| Exercise inputs |
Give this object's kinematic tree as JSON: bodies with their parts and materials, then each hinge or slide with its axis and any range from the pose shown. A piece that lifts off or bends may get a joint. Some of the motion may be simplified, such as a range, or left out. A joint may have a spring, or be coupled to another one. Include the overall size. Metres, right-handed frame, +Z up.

--

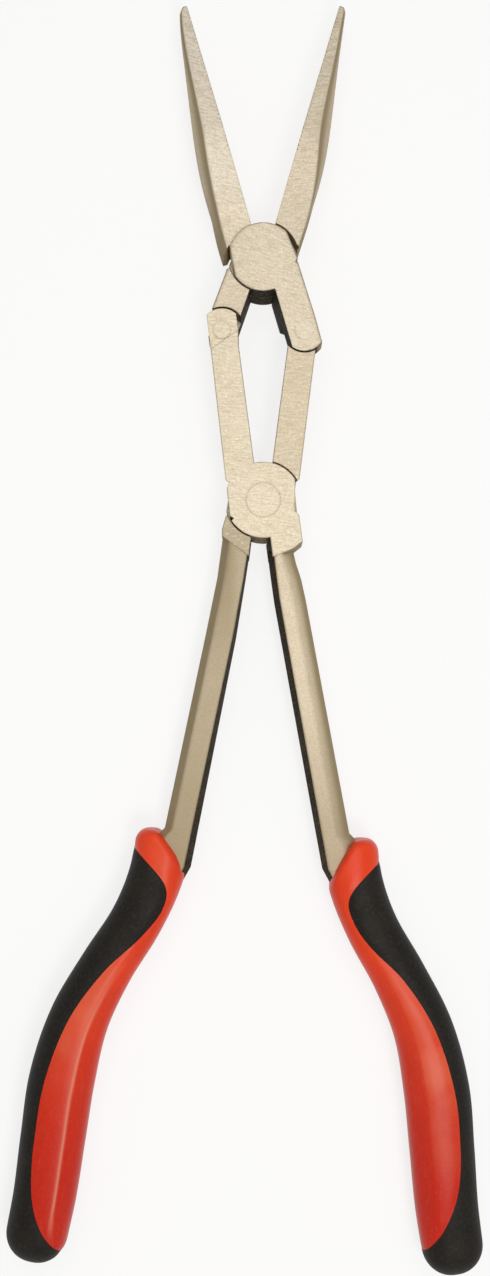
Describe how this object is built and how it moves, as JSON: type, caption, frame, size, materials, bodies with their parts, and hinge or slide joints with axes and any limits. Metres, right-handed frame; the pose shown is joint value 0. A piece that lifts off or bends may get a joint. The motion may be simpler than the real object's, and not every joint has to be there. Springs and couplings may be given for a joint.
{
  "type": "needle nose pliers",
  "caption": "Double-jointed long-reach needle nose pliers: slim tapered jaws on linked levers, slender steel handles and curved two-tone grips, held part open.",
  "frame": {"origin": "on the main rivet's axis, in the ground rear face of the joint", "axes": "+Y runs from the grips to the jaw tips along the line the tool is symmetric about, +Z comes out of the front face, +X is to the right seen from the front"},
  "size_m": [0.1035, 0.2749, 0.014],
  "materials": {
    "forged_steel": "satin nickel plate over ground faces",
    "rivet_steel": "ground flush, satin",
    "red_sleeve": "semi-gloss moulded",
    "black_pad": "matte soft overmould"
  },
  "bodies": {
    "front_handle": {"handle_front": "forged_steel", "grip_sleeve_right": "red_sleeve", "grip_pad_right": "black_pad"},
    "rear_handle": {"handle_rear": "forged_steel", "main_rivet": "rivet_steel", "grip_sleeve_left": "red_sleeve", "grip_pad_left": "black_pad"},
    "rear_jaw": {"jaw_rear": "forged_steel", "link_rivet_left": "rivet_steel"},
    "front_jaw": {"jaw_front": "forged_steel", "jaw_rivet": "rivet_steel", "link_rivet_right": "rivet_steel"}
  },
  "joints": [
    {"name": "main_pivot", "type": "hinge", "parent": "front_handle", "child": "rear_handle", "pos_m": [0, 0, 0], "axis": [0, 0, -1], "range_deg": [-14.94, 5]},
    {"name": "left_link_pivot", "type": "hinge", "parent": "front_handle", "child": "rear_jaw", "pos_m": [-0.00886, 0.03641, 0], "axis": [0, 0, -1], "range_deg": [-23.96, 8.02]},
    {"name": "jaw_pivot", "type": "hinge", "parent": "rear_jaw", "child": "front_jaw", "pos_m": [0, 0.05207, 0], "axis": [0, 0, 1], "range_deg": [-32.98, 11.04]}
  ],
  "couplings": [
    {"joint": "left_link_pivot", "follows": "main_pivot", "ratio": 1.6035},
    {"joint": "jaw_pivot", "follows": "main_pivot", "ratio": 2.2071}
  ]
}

--

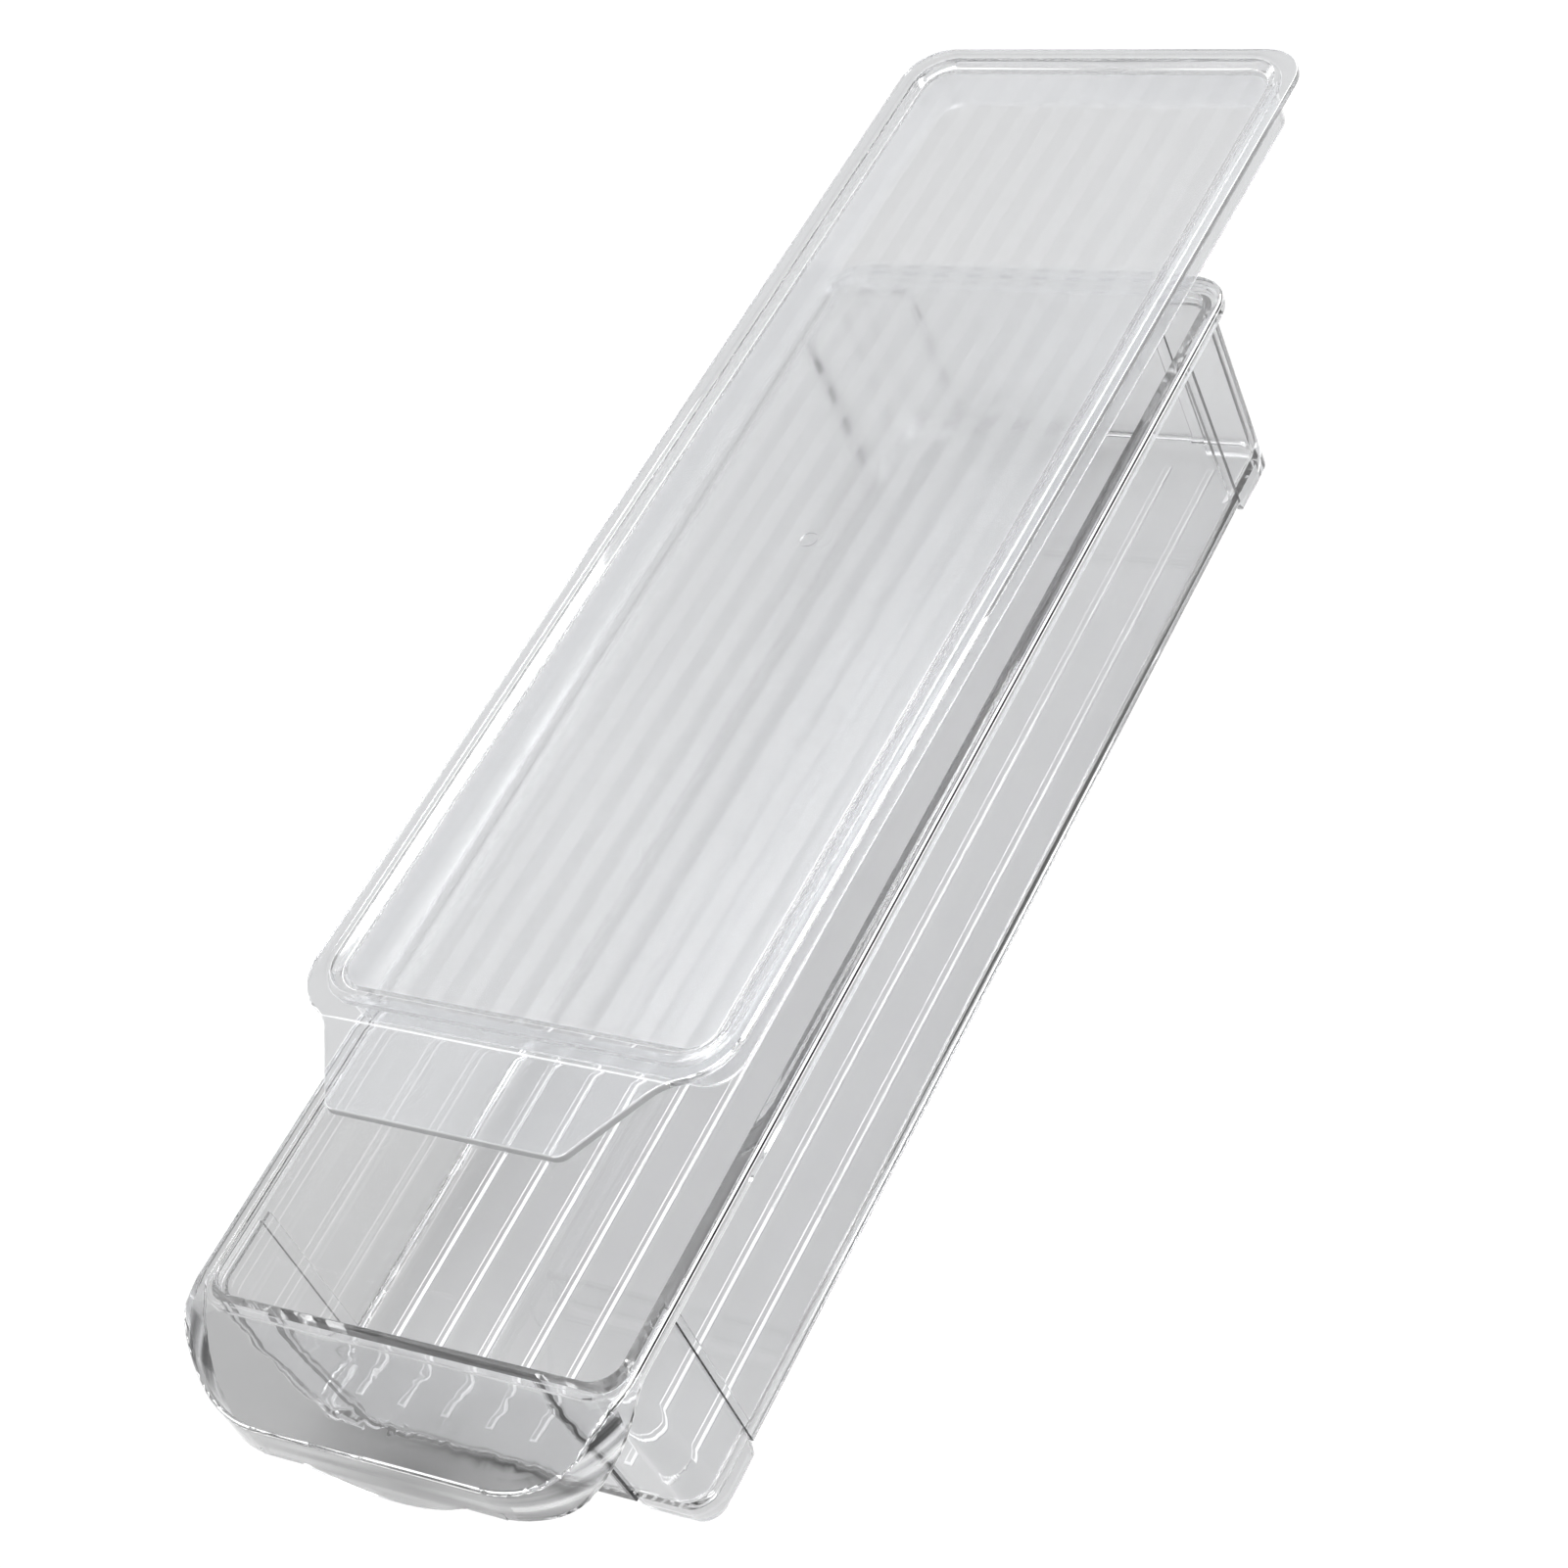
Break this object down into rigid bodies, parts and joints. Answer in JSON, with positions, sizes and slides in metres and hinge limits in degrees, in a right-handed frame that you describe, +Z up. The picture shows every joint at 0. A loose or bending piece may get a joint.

| Work instructions |
Extract all lines from the material above that include the word "shown".

| Response |
Give this object's kinematic tree as JSON: bodies with their parts and materials, then each hinge or slide with its axis and any range from the pose shown. A piece that lifts off or bends may get a joint. Some of the motion may be simplified, such as a range, or left out. A joint may have a spring, or be coupled to another one. Include the overall size. Metres, right-handed frame, +Z up.
Describe how this object is built and how it moves, as JSON: type, caption, frame, size, materials, bodies with their parts, and hinge or slide joints with axes and any limits. Metres, right-handed frame; the pose shown is joint value 0. A piece that lifts off or bends may get a joint. The motion may be simpler than the real object's, and not every joint has to be there. Springs and couplings may be given for a joint.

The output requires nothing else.